Just last week, the French took to the streets to protest an increase in the retirement age – from 60 to 62, still amongst the lowest in the world. If people are not prepared to work two more years for a very generous pension, one must wonder how bad their jobs are. The problem is not the amount of time they need to work, but rather the attitude they seem to have towards their work (WSJ Article).

It is sad. France of the 1980s and early 90s was a dynamic and moving place, they built state of the art technology – La Défense, High Speed Trains and led important social movements. In the late 90s, something changed. France went on the defensive; perhaps it was the fall of the soviet empire and the rise in power of the american liberalized economic model. Perhaps it was a change in leadership in France or the rising age of the population. Whatever it was, at some point around 1995 the country changed, or rather, it stopped changing. And that was the beginning of the end.

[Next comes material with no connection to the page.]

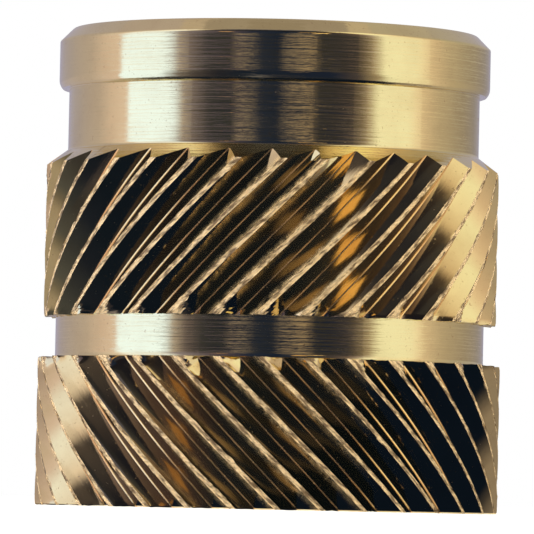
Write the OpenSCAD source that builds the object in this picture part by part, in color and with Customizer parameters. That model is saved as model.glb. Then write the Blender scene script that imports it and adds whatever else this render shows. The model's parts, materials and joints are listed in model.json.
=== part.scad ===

The fear of change, the paralysis in the face of challenge and a degeneration of political discourse on minorities is becoming tired. France must move beyond beyond 17th century enlightenment, they must embrace the global world and assert their role as democratic and technological leaders. Today, the country holds great potential – a young and energetic immigrant population, a strong infrastructure and world class schools. To unleash that potential, bold steps must be taken. The old guard must be shoved aside, the republic must be rebuilt and the country must undergo a quiet revolution. De Gaulle, came to our nation some years ago and proclaimed, “Vive le Québec libre!”, it is time someone returns the favour and shouts from the Eiffel tower, “Vive la France libre!”